== Directive ==
Write out exactly the lines below that run from the one containing "for number, x" through the one containing "obj.matrix_world = Matrix.Identity(4)", both included, with no other lines.

== Dataset excerpts ==

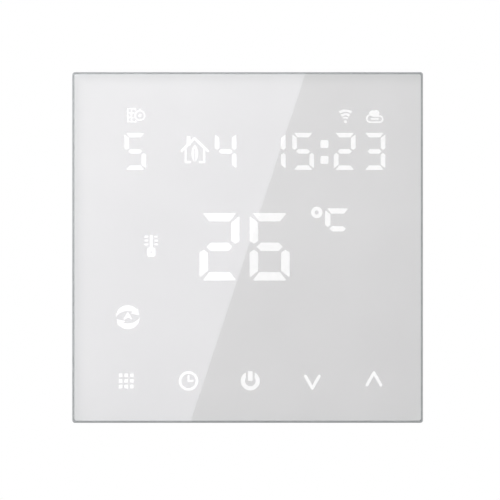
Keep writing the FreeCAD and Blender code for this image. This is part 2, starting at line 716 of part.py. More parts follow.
def relay_yoke():
    foot = block(COIL_X - 3.0, PIVOT_X + 0.1, 7.65, 8.65, RELAY_Z - 4.5, RELAY_Z + 4.5)
    leg = block(PIVOT_X - 1.1, PIVOT_X + 0.1, 7.65, Y_CORE_TOP, RELAY_Z - 4.5, RELAY_Z + 4.5)
    core = rod(COIL_X, RELAY_Z, 2.0, 7.65, Y_CORE_TOP)
    head = rod(COIL_X, RELAY_Z, 3.2, Y_CORE_TOP - 0.75, Y_CORE_TOP)
    return join([foot, leg, core, head])


def opened(shape):
    """Turn a relay part drawn closed to its rest position, with the contacts apart."""
    pivot = Vector(PIVOT_X, Y_CORE_TOP + 0.05, RELAY_Z)
    shape.rotate(pivot, Vector(0, 0, 1), -ARMATURE_OPEN_DEG)
    return shape


def relay_armature():
    y0 = Y_CORE_TOP + 0.05
    return opened(block(5.6, PIVOT_X, y0, y0 + 1.0, RELAY_Z - 4.4, RELAY_Z + 4.4))


def relay_moving_contact():
    y0 = Y_CORE_TOP + 1.05
    leaf = block(0.4, 14.0, y0, y0 + 0.3, RELAY_Z - 2.6, RELAY_Z + 2.6)
    button = rod(1.8, RELAY_Z, 1.2, y0 - 1.2, y0 + 0.1)
    return opened(join([leaf, button]))


def relay_fixed_contact():
    upright = block(-0.9, -0.3, Y_POWER_BACK + 2.05, 18.2, RELAY_Z - 2.0, RELAY_Z + 2.0)
    shelf = block(-0.9, 3.2, 17.6, 18.2, RELAY_Z - 2.0, RELAY_Z + 2.0)
    button = rod(1.8, RELAY_Z, 1.3, 18.1, 19.2)
    return join([upright, shelf, button])


# ---- power supply ----
TRANSFORMER_X = -12.5
TRANSFORMER_Z = -3.3


def transformer_block(half_x, half_z, y0, y1, offset=0.0):
    x = TRANSFORMER_X + offset
    z = TRANSFORMER_Z
    return block(x - half_x, x + half_x, y0, y1, z - half_z, z + half_z)


def transformer_core():
    body = transformer_block(6.5, 3.0, 7.1, 18.1)
    windows = [transformer_block(1.7, 4.0, 8.7, 16.5, offset) for offset in (-3.3, 3.3)]
    return minus(body, windows)


def transformer_bobbin():
    base = transformer_block(6.5, 6.3, Y_POWER_BACK, 7.0)
    flanges = [transformer_block(4.9, 5.4, y, y + 0.6) for y in (8.75, 15.85)]
    spool = transformer_block(2.4, 3.9, 8.75, 16.45)
    tower = join(flanges + [spool]).cut(transformer_block(1.65, 3.05, 8.0, 17.0))
    ties = []
    for side in (-1, 1):
        z0, z1 = sorted((TRANSFORMER_Z + side * 4.2, TRANSFORMER_Z + side * 5.4))
        ties.append(block(TRANSFORMER_X - 4.9, TRANSFORMER_X + 4.9, 6.5, 9.0, z0, z1))
    return join([tower, base] + ties)


def transformer_winding():
    outer = plate(4.7, 5.2, 1.5, 9.4, 15.8, x=TRANSFORMER_X, z=TRANSFORMER_Z)
    return outer.cut(transformer_block(2.45, 3.95, 9.0, 16.5))


def can_capacitor(x, z, radius, y_top):
    body = rod(x, z, radius, Y_POWER_BACK, y_top)
    rims = [e for e in body.Edges if e.Length > radius * 6 and e.BoundBox.YLength < 0.01]
    return body.makeFillet(0.4, rims)


def film_capacitor():
    body = block(-19.6, -6.6, Y_POWER_BACK, 16.6, 5.4, 10.4)
    return body.makeFillet(0.4, [e for e in body.Edges if e.BoundBox.YMax > 16.5])


def varistor():
    disc = Part.makeCylinder(3.7, 3.2, Vector(0.8, Y_POWER_BACK + 4.3, 7.6), Vector(0, 0, 1))
    disc = disc.makeFillet(0.9, [e for e in disc.Edges if e.BoundBox.ZLength < 0.01])
    legs = [rod(0.8 + dx, 9.2, 0.4, Y_POWER_BACK, Y_POWER_BACK + 3.0) for dx in (-2.5, 2.5)]
    return join([disc] + legs)


def fuse():
    body = block(7.4, 15.8, Y_POWER_BACK, 13.4, 8.0, 12.0)
    return body.makeFillet(0.4, [e for e in body.Edges if e.BoundBox.YMax > 13.3])


# ---- screw terminals ----
def pole_places():
    return [(pole - (POLES - 1) / 2) * POLE_PITCH for pole in range(POLES)]


def terminal_housing():
    half = POLES * POLE_PITCH / 2
    body = block(-half, half, Y_POWER_BACK, Y_HOUSING_BACK, HOUSING_BOTTOM, HOUSING_TOP)
    ledge = BAR_TOP + 4.0
    clamp_floor = BAR_TOP - BAR_THICK - WIRE_SPACE - 1.0
    cutters = []
    for x in pole_places():
        cutters.append(block(x - 2.75, x + 2.75, clamp_floor, ledge, -21.6, -13.45))
        cutters.append(block(x - 2.4, x + 2.4, clamp_floor + 0.8, BAR_TOP - 0.4, HOUSING_BOTTOM - 1, -21.0))
        cutters.append(block(x - 1.75, x + 1.75, Y_POWER_BACK - 1, ledge, -14.55, -13.45))
        cutters.append(rod(x, CLAMP_Z, 1.75, ledge - 1, Y_HOUSING_BACK + 1))
        cutters.append(rod(x, CLAMP_Z, 2.55, ledge + 0.6, Y_HOUSING_BACK + 1))
    return minus(body, cutters)


def terminal_bars():
    bars = []
    for x in pole_places():
        shelf = block(x - 1.6, x + 1.6, BAR_TOP - BAR_THICK, BAR_TOP, -21.5, -13.6)
        leg = block(x - 1.6, x + 1.6, Y_POWER_FRONT - 0.6, BAR_TOP, -14.4, -13.6)
        bars.append(join([shelf, leg]))
    return group(bars)


def terminal_screw(x):
    y_head = BAR_TOP + 4.65
    head = rod(x, CLAMP_Z, 2.4, y_head, y_head + 1.75)
    shank = rod(x, CLAMP_Z, 1.5, BAR_TOP + 0.05, y_head + 0.2)
    slot = block(x - 3.0, x + 3.0, y_head + 1.05, y_head + 2.0, CLAMP_Z - 0.4, CLAMP_Z + 0.4)
    return join([head, shank]).cut(slot)


def terminal_clamp(x):
    """Rising clamp, drawn fully open."""
    wall = 0.8
    y0 = BAR_TOP - BAR_THICK - WIRE_SPACE - wall
    y1 = BAR_TOP + 1.4
    body = block(x - 2.6, x + 2.6, y0, y1, CLAMP_Z - 3.2, CLAMP_Z + 3.2)
    window = block(x - 1.8, x + 1.8, y0 + wall, BAR_TOP + 0.2, CLAMP_Z - 4, CLAMP_Z + 4)
    return minus(body, [window, rod(x, CLAMP_Z, 1.56, BAR_TOP, y1 + 1)])


NODES = {
    "glass_panel": glass_panel,
    "print_mask": print_mask,
    "temperature_windows": lambda: ink_windows(temperature_figures),
    "clock_windows": lambda: ink_windows(clock_figures),
    "programme_windows": lambda: ink_windows(programme_figures),
    "status_windows": lambda: ink_windows(status_icons),
    "key_windows": lambda: ink_windows(key_symbols),
    "glass_tape": glass_tape,
    "diffuser_film": diffuser_film,
    "front_bezel": front_bezel,
    "light_guide": light_guide,
    "segment_lights": segment_lights,
    "touch_springs": touch_springs,
    "display_board": display_board,
    "board_header": board_header,
    "header_pins": header_pins,
    "wifi_module": wifi_module,
    "wifi_shield": wifi_shield,
    "microcontroller": lambda: chip(5.0, 5.0, 1.4, 0.0, 2.0),
    "touch_chip": lambda: chip(5.0, 2.0, 1.5, -14.0, -20.0),
    "room_sensor": room_sensor,
    "inner_cover": inner_cover,
    "cover_screws": cover_screws,
    "mounting_plate": mounting_plate,
    "case_lid": case_lid,
    "plate_screws": plate_screws,
    "case_screws": case_screws,
    "rear_case": rear_case,
    "power_board": power_board,
    "board_socket": board_socket,
    "relay_base": relay_base,
    "relay_case": relay_case,
    "relay_bobbin": relay_bobbin,
    "relay_winding": relay_winding,
    "relay_yoke": relay_yoke,
    "relay_armature": relay_armature,
    "relay_moving_contact": relay_moving_contact,
    "relay_fixed_contact": relay_fixed_contact,
    "transformer_core": transformer_core,
    "transformer_bobbin": transformer_bobbin,
    "transformer_winding": transformer_winding,
    "input_capacitor": lambda: can_capacitor(-16.2, 16.6, 4.0, 20.0),
    "output_capacitor": lambda: can_capacitor(-7.2, 17.6, 3.15, 17.0),
    "film_capacitor": film_capacitor,
    "varistor": varistor,
    "fuse": fuse,
    "terminal_housing": terminal_housing,
    "terminal_bars": terminal_bars,
}


def main():
    os.makedirs("parts", exist_ok=True)
    shapes = {name: maker() for name, maker in NODES.items()}
    for number, x in enumerate(pole_places(), start=1):
        shapes[f"terminal_screw_{number}"] = terminal_screw(x)
        shapes[f"terminal_clamp_{number}"] = terminal_clamp(x)
    for name, shape in shapes.items():
        shape.exportStep(f"parts/{name}.step")
    print(len(shapes), "nodes")


main()
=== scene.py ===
"""Looks of the wall thermostat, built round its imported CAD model. Lengths are in metres."""
import json
import math

import bmesh
import bpy
from mathutils import Matrix, Vector

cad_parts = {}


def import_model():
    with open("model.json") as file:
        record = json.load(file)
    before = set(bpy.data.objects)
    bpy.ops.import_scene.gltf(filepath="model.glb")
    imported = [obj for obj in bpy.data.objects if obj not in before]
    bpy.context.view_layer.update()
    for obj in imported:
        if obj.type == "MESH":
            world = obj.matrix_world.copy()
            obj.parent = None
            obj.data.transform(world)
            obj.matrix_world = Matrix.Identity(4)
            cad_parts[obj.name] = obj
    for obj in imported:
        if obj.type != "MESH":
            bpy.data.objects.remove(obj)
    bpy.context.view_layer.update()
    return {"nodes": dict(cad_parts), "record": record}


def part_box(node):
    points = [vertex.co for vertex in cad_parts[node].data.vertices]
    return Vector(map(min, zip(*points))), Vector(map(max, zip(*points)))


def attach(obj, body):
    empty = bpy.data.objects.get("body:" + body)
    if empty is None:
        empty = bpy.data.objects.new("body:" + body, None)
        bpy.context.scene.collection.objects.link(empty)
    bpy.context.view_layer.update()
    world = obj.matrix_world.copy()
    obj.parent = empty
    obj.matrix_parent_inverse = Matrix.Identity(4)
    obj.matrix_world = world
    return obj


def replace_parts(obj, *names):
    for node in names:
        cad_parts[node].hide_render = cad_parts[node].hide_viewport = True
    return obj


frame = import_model()

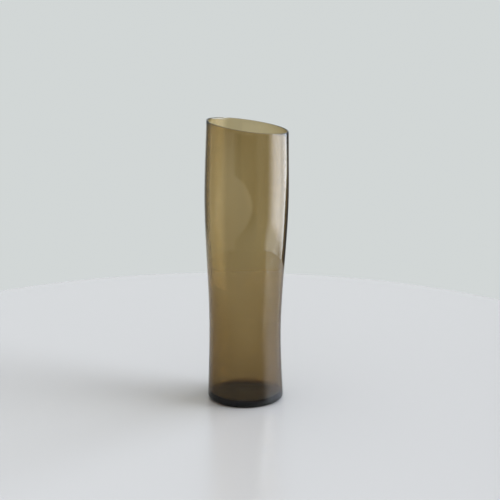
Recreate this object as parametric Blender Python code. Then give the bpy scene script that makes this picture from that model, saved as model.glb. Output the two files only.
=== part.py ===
"""Cylinder vase of smoked amber glass, blown in one piece: run with Blender 4.5, metres, +Z up.

The vase is turned from one closed half-section and then eased out of round, as blown glass ends up:
a little shallower than it is wide, its axis leaning towards +X above the waist, and its rim cut on a
slant that is highest at -X. It stands on z = 0, and its widest section is centred on the Z axis.
"""

import math

import bmesh
import bpy

# The driving dimensions
RIM_HEIGHT = 0.423
RIM_DROP = 0.141  # how far the cut rim falls for each metre towards +X
DEPTH_AT_RIM = 0.985  # front-to-back size of the rim over its width; the foot is round

# What changes with height, as (height, value, slope of the value) keys joined by smooth curves
OUTER_RADIUS = (
    (0.000, 0.0582, -0.045),
    (0.110, 0.0549, 0.000),
    (0.320, 0.0634, 0.000),
    (RIM_HEIGHT, 0.0613, -0.015),
)
WALL = (
    (0.000, 0.0033, -0.007),
    (0.110, 0.0027, -0.004),
    (0.280, 0.0021, 0.000),
    (RIM_HEIGHT, 0.0024, 0.006),
)
AXIS_X = (
    (0.000, -0.0018, -0.012),
    (0.110, -0.0025, 0.005),
    (0.320, 0.0000, 0.013),
    (RIM_HEIGHT, 0.0014, 0.013),
)

# The base and the edges
FLOOR_HEIGHT = 0.0062
FLOOR_FILLET = 0.008
HEEL_RADIUS = 0.006
HOLLOW_RADIUS = 0.044
HOLLOW_DEPTH = 0.0010
RIM_ROUNDING = 0.0009

# How finely the curves are cut
SIDES = 64
WALL_ROWS = 18
HOLLOW_ROWS = 4
HEEL_ROWS = 5
FILLET_ROWS = 5
RIM_ROWS = 3

GLASS_COLOUR = (0.30, 0.22, 0.11, 1.0)


def clear_scene():
    for obj in list(bpy.data.objects):
        bpy.data.objects.remove(obj, do_unlink=True)


def value_at(keys, height):
    """The value at a height, on the cubic curve between the two keys around it."""
    for (low, start, start_slope), (high, end, end_slope) in zip(keys, keys[1:]):
        if height <= high:
            break
    span = high - low
    t = (height - low) / span
    rise = t * t * (3 - 2 * t)
    swing = start_slope * t * (1 - t) ** 2 - end_slope * t * t * (1 - t)
    return start + (end - start) * rise + span * swing


def inner_radius(height):
    return value_at(OUTER_RADIUS, height) - value_at(WALL, height)


def quarter_arc(centre, radius, start_angle, rows):
    """Points of a quarter circle, anticlockwise from start_angle in degrees, as (radius, height)."""
    points = []
    for row in range(rows + 1):
        angle = math.radians(start_angle + 90 * row / rows)
        points.append((centre[0] + radius * math.cos(angle), centre[1] + radius * math.sin(angle)))
    return points


def underside():
    """From the middle of the shallow hollow out to the flat ring that the vase stands on."""
    points = []
    for row in range(HOLLOW_ROWS + 1):
        share = row / HOLLOW_ROWS
        points.append((HOLLOW_RADIUS * share, HOLLOW_DEPTH * (1 - share * share)))
    return points


def heel():
    centre = (value_at(OUTER_RADIUS, HEEL_RADIUS) - HEEL_RADIUS, HEEL_RADIUS)
    return quarter_arc(centre, HEEL_RADIUS, -90, HEEL_ROWS)


def outer_wall():
    """The rows between the heel and the rim."""
    top = RIM_HEIGHT - RIM_ROUNDING
    heights = [HEEL_RADIUS + (top - HEEL_RADIUS) * row / WALL_ROWS for row in range(1, WALL_ROWS)]
    return [(value_at(OUTER_RADIUS, height), height) for height in heights]


def rim():
    """The narrow flat face between its two rounded edges."""
    level = RIM_HEIGHT - RIM_ROUNDING
    outside = (value_at(OUTER_RADIUS, RIM_HEIGHT) - RIM_ROUNDING, level)
    inside = (inner_radius(RIM_HEIGHT) + RIM_ROUNDING, level)
    return quarter_arc(outside, RIM_ROUNDING, 0, RIM_ROWS) + quarter_arc(inside, RIM_ROUNDING, 90, RIM_ROWS)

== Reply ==
    for number, x in enumerate(pole_places(), start=1):
        shapes[f"terminal_screw_{number}"] = terminal_screw(x)
        shapes[f"terminal_clamp_{number}"] = terminal_clamp(x)
    for name, shape in shapes.items():
        shape.exportStep(f"parts/{name}.step")
    print(len(shapes), "nodes")


main()
=== scene.py ===
"""Looks of the wall thermostat, built round its imported CAD model. Lengths are in metres."""
import json
import math

import bmesh
import bpy
from mathutils import Matrix, Vector

cad_parts = {}


def import_model():
    with open("model.json") as file:
        record = json.load(file)
    before = set(bpy.data.objects)
    bpy.ops.import_scene.gltf(filepath="model.glb")
    imported = [obj for obj in bpy.data.objects if obj not in before]
    bpy.context.view_layer.update()
    for obj in imported:
        if obj.type == "MESH":
            world = obj.matrix_world.copy()
            obj.parent = None
            obj.data.transform(world)
            obj.matrix_world = Matrix.Identity(4)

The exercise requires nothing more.